## Short problem
Only the lines from the start up to and including the line containing "return placed(shape, np.stack((across, up, facing), -1), here)" should be repeated, word for word.

----- Information provided -----

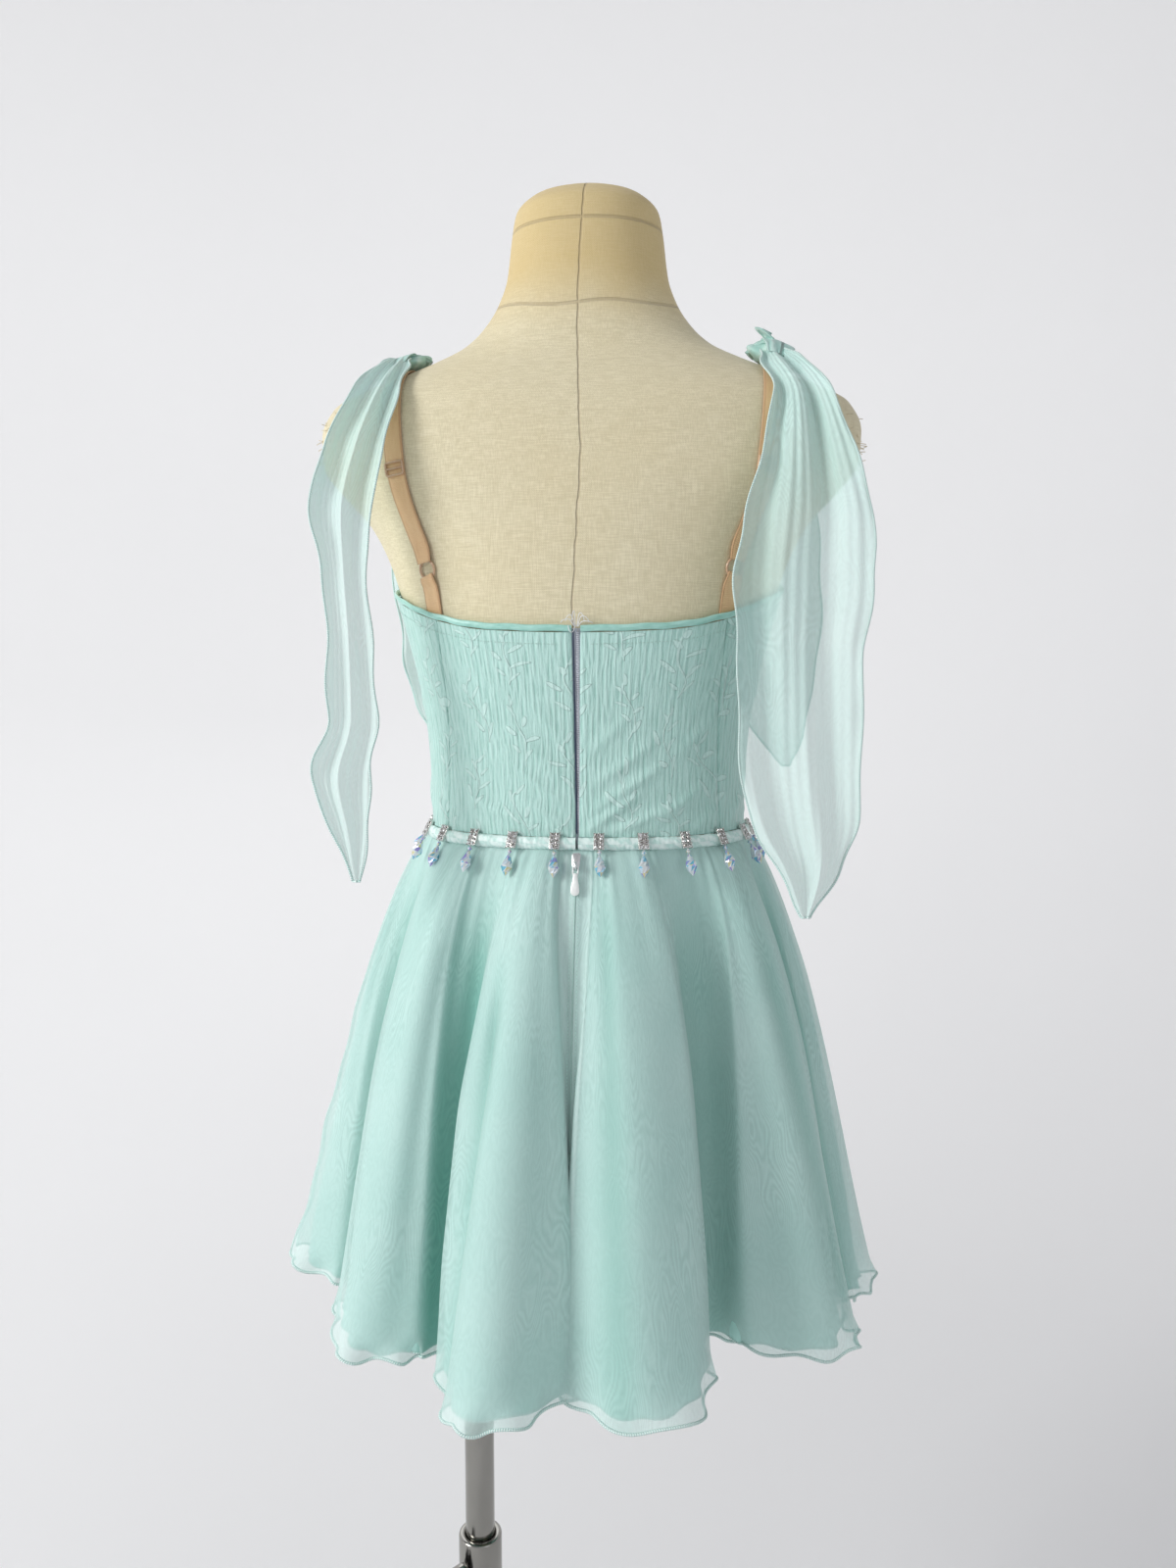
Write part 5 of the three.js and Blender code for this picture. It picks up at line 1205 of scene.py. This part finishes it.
def strap_band(side, run, count, low):
    """Elastic laid along a run from its low end, drawn in a little where it turns through the ring."""
    tilt = np.linspace(low, run[-1][0], count)
    points, normal = shoulder_point(side, read_table(run, 1, tilt), tilt, read_table(run, 2, tilt))
    across = np.cross(np.gradient(points, axis=0), normal)
    across /= np.linalg.norm(across, axis=1, keepdims=True)
    wide = (14.4 - 3.0 * np.exp(-((tilt - RING_TILT) / 7.0) ** 2))[:, None]
    section = [(-0.5, 0.3), (-0.47, 0.02), (0, 0), (0.47, 0.02), (0.5, 0.3), (0.5, 0.7), (0.46, 0.98),
               (0.3, 1.0), (0.15, 0.97), (0, 1.0), (-0.15, 0.97), (-0.3, 1.0), (-0.46, 0.98), (-0.5, 0.7)]
    grid = np.stack([points + across * (w * wide) + normal * t for w, t in section], 1)
    along = np.concatenate(([0], np.cumsum(np.linalg.norm(np.diff(points, axis=0), axis=1))))
    u = np.array([w * 12.0 for w, t in section])
    uv = np.stack(np.broadcast_arrays(u[None, :], along[:, None]), -1)
    return capped(as_grid(grid, False, True, uv), len(section))


def on_strap(shape, side, tilt, off):
    """Shape set on the strap at a tilt, with its Y along the strap and its Z away from the form."""
    here, normal = shoulder_point(side, read_table(STRAP_RUN, 1, tilt), tilt, off)
    ahead, _ = shoulder_point(side, read_table(STRAP_RUN, 1, tilt + 2), tilt + 2, off)
    up = ahead - here
    up /= np.linalg.norm(up)
    across = np.cross(up, normal)
    across /= np.linalg.norm(across)
    facing = np.cross(across, up)
    return placed(shape, np.stack((across, up, facing), -1), here)


elastic = start_skin("satin_elastic")
u, v = map_place()
rib = (v * 5.2).sin()
edge = u.abs().ramp(4.6, 5.2)
tint = mixed(noise(u * 0.3, v * 0.06, 1.0), (0.74, 0.44, 0.215), (0.87, 0.61, 0.34))
finish_skin(elastic, mixed(edge * 0.5, tint, (0.38, 0.21, 0.11)), 0.34 + edge * 0.25,
            rib * 0.4 + noise(u * 1.5, v * 0.3), 0.00012, Sheen_Weight=0.2)
fitting = speckled("strap_fitting", (0.52, 0.33, 0.20), (0.66, 0.45, 0.30), 0.25, 0.5, Coat_Weight=0.6)

turn_ring = np.arange(0, 64) / 64 * 2 * math.pi
circle = np.stack((6.4 * np.cos(turn_ring), 6.4 * np.sin(turn_ring), np.zeros(64)), -1)
frame_line = []
for corner, (x, y) in enumerate(((5.4, 3.0), (-5.4, 3.0), (-5.4, -3.0), (5.4, -3.0))):
    for a in np.linspace(0, math.pi / 2, 7) + corner * math.pi / 2:
        frame_line.append((x + 1.3 * math.cos(a), y + 1.3 * math.sin(a), 0.75))
adjuster = [tube(frame_line, 0.72, 10, closed=True),
            tube([(-6.4, 0, 0.75), (0, 0, 0.75), (6.4, 0, 0.75)], 0.7, 10)]
straps = {}
for name, side in (("left", 1), ("right", -1)):
    for kind, run, count, low, long, held in (("strap", STRAP_RUN, 200, -22.6, 0.390, "stretched"),
                                              ("strap_loop", LOOP_RUN, 30, -49.0, 0.036, "folded")):
        band = piece(f"{kind}_{name}_elastic", [strap_band(side, run, count, low)], elastic, "figure",
                     [f"{kind}_{name}"])
        straps.setdefault(name, band)
    ring = on_strap(tube(circle, 0.9, 12, closed=True), side, RING_TILT, 0.45 + 0.9)
    piece(f"strap_ring_{name}_finish", [ring], fitting, "figure", [f"strap_ring_{name}"])
    shapes = [on_strap(part, side, ADJUSTER_TILT, 2.4) for part in adjuster]
    piece(f"strap_adjuster_{name}_finish", shapes, fitting, "figure", [f"strap_adjuster_{name}"])


# Shoulder scarves: a bias strip of sheer chiffon a side, tied round the strap, with a rolled overlocked
# edge. The knot is a lump of wrapped cloth; one tail hangs at the back and one at the front.

scarf_skin = skirt_skin("scarf_chiffon", (0.520, 0.780, 0.730), (0.680, 0.870, 0.835), (0.30, 0.60, 0.53),
                        0.60, 0.04, 0.34)
knot_skin = start_skin("knot_chiffon")
u, v = map_place()
pleat = (u * 0.75 + noise(u * 0.1, v * 0.06) * 7.0).sin()
# Painted highlight: the knot's pleat ridges are painted paler.
tint = mixed((pleat * 0.4 + noise(u * 0.3, v * 0.1)).ramp(0.0, 1.2), (0.42, 0.71, 0.65), (0.64, 0.86, 0.81))
finish_skin(knot_skin, tint, 0.6, pleat, 0.0003, Sheen_Weight=0.3, Alpha=0.93)

# Tails, from the knot down: height from the waist, outer edge, inner edge and how far back it hangs
TAILS = {
    "scarf_left_back_tail": [
        (332, 136, 122, 30), (322, 143, 120, 45), (300, 153, 121, 66), (262, 166, 127, 84),
        (222, 175, 133, 91), (180, 168, 138, 92), (130, 165, 134, 94), (84, 165, 131, 96),
        (46, 176, 135, 100), (12, 163, 136, 104), (-24, 147, 142, 108)],
    "scarf_right_back_tail": [
        (332, -137, -121, 30.2), (322, -148, -120, 45), (298, -163, -127, 66), (254, -178, -119, 84),
        (210, -189, -108, 92), (170, -190, -102, 94), (125, -184, -105, 95), (72, -184, -106, 97),
        (20, -183, -114, 101), (-12, -172, -132, 107), (-42, -153, -147, 112)],
    "scarf_left_front_tail": [
        (334, 136, 122, -4.9), (324, 143, 120, -41), (296, 156, 120, -71), (250, 168, 116, -90),
        (200, 170, 108, -98), (156, 163, 104, -99), (118, 160, 107, -98), (84, 150, 118, -97),
        (62, 138, 132, -97)],
    "scarf_right_front_tail": [
        (334, -137, -121, -5.5), (324, -146, -120, -41), (296, -158, -121, -71), (250, -170, -117, -90),
        (200, -176, -110, -98), (150, -178, -106, -99), (104, -172, -110, -99), (66, -166, -126, -98),
        (38, -156, -150, -98)]}


def tail_grid(rows, seed):
    """Hanging tail with soft folds that turn as they fall, and a fluttering edge."""
    rows = np.column_stack((np.arange(len(rows)), rows))
    step = np.linspace(0, len(rows) - 1, 170)
    up, outer, inner, back = (read_table(rows, k, step)[:, None] for k in (1, 2, 3, 4))
    step = step[:, None]
    share = np.linspace(0, 1, 54)[None, :]
    wide = np.abs(outer - inner)
    depth = np.minimum(5, wide * 0.12)
    twist = 0.42 * step + 0.9 * np.sin(step * 0.55 + seed)
    wave = depth * np.sin(2 * math.pi * (1.6 * share + 0.3 * share ** 2) + twist)
    wave = wave + depth * 0.3 * np.sin(2 * math.pi * (3.7 * share + 0.07 * step) + seed)
    wave = wave + 0.12 * depth * np.sin(2 * math.pi * 11 * share + step * 0.7 + seed * 2)
    edge = np.exp(-share / 0.05) + np.exp(-(1 - share) / 0.05)
    flutter = edge * 1.5 * np.sin(step * 4.3 + 1.3 * np.sin(step * 1.7 + seed)) * np.minimum(wide / 30, 1)
    x = outer + (inner - outer) * share + 0.8 * edge * np.sin(step * 5.1 + seed)
    grid = np.stack(np.broadcast_arrays(x, back + wave + flutter, WAIST + up), -1)
    length = np.concatenate(([0], np.cumsum(np.linalg.norm(np.diff(grid[:, 27], axis=0), axis=1))))
    uv = np.stack(np.broadcast_arrays(share * 62, length[:, None]), -1)
    return grid, uv


tail_cuts = [(0.077, 0.399, 0.0213), (0.113, 0.417, 0.0344), (0.094, 0.329, 0.0216), (0.098, 0.358, 0.0245)]
for seed, ((name, rows), (wide, long, cut_area)) in enumerate(zip(TAILS.items(), tail_cuts)):
    grid, uv = tail_grid(rows, seed * 1.7)
    tail = piece(name + "_cloth", [as_grid(grid, uv=uv)], scarf_skin, "figure", [name])
    border = np.concatenate((grid[:, 0], grid[-1, 1:-1], grid[::-1, -1]))
    rolled = piece(name + "_rolled_edge", [tube(border, 0.75, 6)], overlock, "figure", ())
    held_by = straps["left" if "left" in name else "right"]


KNOT_FOOT = 9.6


def knot_lump(seed):
    """Ridged lump of cloth under the wraps, flat where it lies on the strap."""
    lift = np.linspace(0.02, 1, 40)[:, None] * math.pi
    angle = np.arange(0, 97)[None, :] / 96 * 2 * math.pi
    ridge = (1 + 0.09 * np.cos(4 * angle + 1.5 * lift * 7 / math.pi)
             + 0.02 * np.sin(9 * angle + 3 * lift + seed))
    x = 19 * np.sin(lift) * np.cos(angle) * ridge
    y = 16 * np.sin(lift) * np.sin(angle) * ridge
    z = np.maximum(-12 * np.cos(lift), -KNOT_FOOT)
    return as_grid(np.stack(np.broadcast_arrays(x, y, z), -1))


def wrap_roll(stops, radius, seed, flat):
    """Pleated band of cloth laid along a path over the knot."""
    path = curve_through(stops, 60)
    t = np.linspace(0, 1, 60)
    size = radius * (0.75 + 0.35 * np.sin(math.pi * t))
    points, faces, uv = tube(path, size, 28, flat=flat, up=[0, 0, 1.0])
    ring = points.reshape(60, 28, 3)
    middle = ring.mean(1, keepdims=True)
    angle = np.arange(28) / 28 * 2 * math.pi
    pleats = 1 + 0.07 * np.sin(angle * 5 + seed) + 0.05 * np.sin(angle * 3 + t[:, None] * 6 + seed)
    return (middle + (ring - middle) * pleats[..., None]).reshape(-1, 3), faces, uv


# Wraps over each knot: path, half-width and how flat it lies
wraps = {
    "left": [([(-17, -5, -6), (-10, -3, 7), (0, 0, 11), (10, 3, 7), (17, 6, -6)], 11.0, 0.32),
             ([(4, 13, 2), (2, 4, 11), (0, -6, 12), (-1, -15, 7), (-2, -23, -3)], 10.0, 0.34),
             ([(-8, 12, 4), (-5, 2, 11.5), (-3, -8, 10), (-2, -18, 3)], 6.0, 0.5)],
    "right": [([(-17, 5, -6), (-10, 3, 8), (0, 0, 12), (10, -3, 8), (18, -6, -6)], 11.5, 0.32),
              ([(-4, 13, 2), (-2, 4, 12), (0, -6, 13), (1, -15, 8), (2, -24, -3)], 10.5, 0.34),
              ([(8, 10, 5), (5, 0, 13), (3, -9, 11), (3, -19, 3)], 6.5, 0.5),
              ([(-3, -4, 10), (-8, -7, 17), (-13, -4, 22), (-12, 2, 21), (-5, 4, 13)], 5.5, 0.3)]}
for name, side, low in (("left", 1, 0.42), ("right", -1, 0.62)):
    shapes = [knot_lump(side)]
    shapes += [wrap_roll(stops, radius, i + side, flat)
               for i, (stops, radius, flat) in enumerate(wraps[name])]
    shapes = [placed(shape, np.diag([1.0, 1.0, low])) for shape in shapes]
    shapes = [on_strap(shape, side, KNOT_TILT, 2.4 + KNOT_FOOT * low) for shape in shapes]
    piece(f"scarf_{name}_knot_cloth", shapes, knot_skin, "figure", [f"scarf_{name}_knot"])


# Studio: a plain pale floor that sweeps up into a wall all round and glows unevenly as painted light, wide
# soft lamps, and the camera behind the dress, a little to the wearer's right, level with the bodice and
# tipped down.

wall_skin = start_skin("studio_paint")
x, y, z = solid_place()
paint = mixed(noise(x * 0.001, y * 0.001, z * 0.001), (0.69, 0.69, 0.70), (0.73, 0.73, 0.74))
# Painted light: the floor and wall glow, brightest beyond the dress towards its front and the wearer's left
# and near dark behind the camera, and the glow lights the dress too.
glow = mixed((y - x * 0.5).ramp(-3800.0, 1400.0), (1.0, 1.0, 1.0), (0.03, 0.03, 0.03))
finish_skin(wall_skin, paint, 0.9, Emission_Color=glow, Emission_Strength=0.31)
FLAT_TO, BEND, WALL_TOP = 1200, 2100, 4300
bend = np.linspace(0, math.pi / 2, 48) ** 1.2 / (math.pi / 2) ** 0.2
sweep = [(r, -0.4) for r in (0, 500, 1000, FLAT_TO)]
sweep += [(FLAT_TO + BEND * math.sin(a), BEND - BEND * math.cos(a)) for a in bend[1:]]
sweep.append((FLAT_TO + BEND, WALL_TOP))
joined("studio_floor", [turned(sweep, 96)], wall_skin)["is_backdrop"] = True

world = bpy.data.worlds.new("studio_air")
world.use_nodes = True
air = world.node_tree.nodes["Background"].inputs
air["Color"].default_value = (0.96, 0.97, 1.0, 1)
air["Strength"].default_value = 0.36
scene.world = world


def lamp(name, place, size, power, colour):
    """Soft lamp aimed at the waist."""
    data = bpy.data.lights.new(name, "AREA")
    data.shape = "RECTANGLE"
    data.size, data.size_y = size
    data.energy = power
    data.color = colour
    made = bpy.data.objects.new(name, data)
    made.location = place
    aim = Vector((0, 0, 0.95)) - Vector(place)
    made.rotation_euler = aim.to_track_quat("-Z", "Y").to_euler()
    made.visible_camera = False
    scene.collection.objects.link(made)
    made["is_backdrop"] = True


lamp("window_lamp", (2.5, 1.5, 2.2), (1.1, 1.5), 65, (1.0, 0.995, 0.98))
lamp("fill_lamp", (-1.7, 1.9, 1.5), (1.2, 1.2), 4, (0.95, 0.97, 1.0))
lamp("front_lamp", (0.9, -2.0, 2.2), (1.4, 1.4), 5, (0.98, 0.99, 1.0))

camera = bpy.data.objects.new("camera", bpy.data.cameras.new("camera"))
camera.data.lens = 27
camera.data.sensor_width = 36
camera.location = (-0.0754, 0.8617, 1.068)
camera.rotation_euler = (math.radians(90 - 5.71), 0, math.radians(185))
scene.collection.objects.link(camera)
scene.camera = camera

low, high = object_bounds()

-----

## Written reply
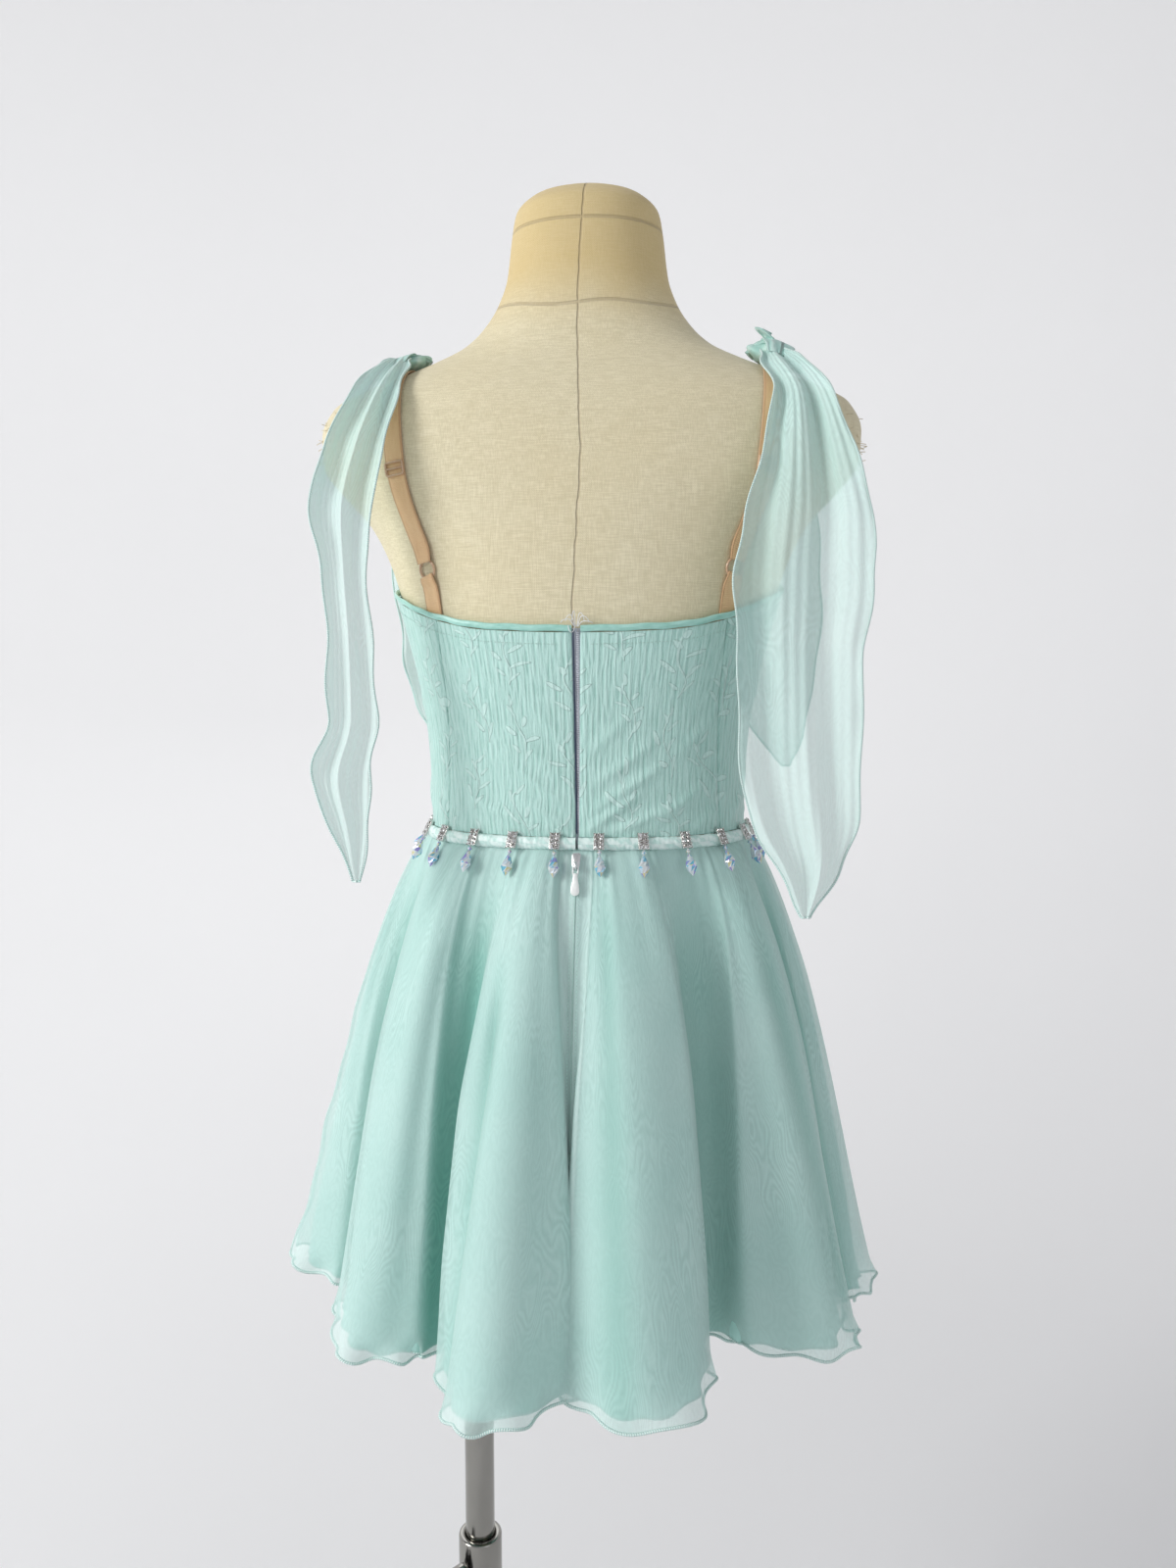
Write part 5 of the three.js and Blender code for this picture. It picks up at line 1205 of scene.py. This part finishes it.
def strap_band(side, run, count, low):
    """Elastic laid along a run from its low end, drawn in a little where it turns through the ring."""
    tilt = np.linspace(low, run[-1][0], count)
    points, normal = shoulder_point(side, read_table(run, 1, tilt), tilt, read_table(run, 2, tilt))
    across = np.cross(np.gradient(points, axis=0), normal)
    across /= np.linalg.norm(across, axis=1, keepdims=True)
    wide = (14.4 - 3.0 * np.exp(-((tilt - RING_TILT) / 7.0) ** 2))[:, None]
    section = [(-0.5, 0.3), (-0.47, 0.02), (0, 0), (0.47, 0.02), (0.5, 0.3), (0.5, 0.7), (0.46, 0.98),
               (0.3, 1.0), (0.15, 0.97), (0, 1.0), (-0.15, 0.97), (-0.3, 1.0), (-0.46, 0.98), (-0.5, 0.7)]
    grid = np.stack([points + across * (w * wide) + normal * t for w, t in section], 1)
    along = np.concatenate(([0], np.cumsum(np.linalg.norm(np.diff(points, axis=0), axis=1))))
    u = np.array([w * 12.0 for w, t in section])
    uv = np.stack(np.broadcast_arrays(u[None, :], along[:, None]), -1)
    return capped(as_grid(grid, False, True, uv), len(section))


def on_strap(shape, side, tilt, off):
    """Shape set on the strap at a tilt, with its Y along the strap and its Z away from the form."""
    here, normal = shoulder_point(side, read_table(STRAP_RUN, 1, tilt), tilt, off)
    ahead, _ = shoulder_point(side, read_table(STRAP_RUN, 1, tilt + 2), tilt + 2, off)
    up = ahead - here
    up /= np.linalg.norm(up)
    across = np.cross(up, normal)
    across /= np.linalg.norm(across)
    facing = np.cross(across, up)
    return placed(shape, np.stack((across, up, facing), -1), here)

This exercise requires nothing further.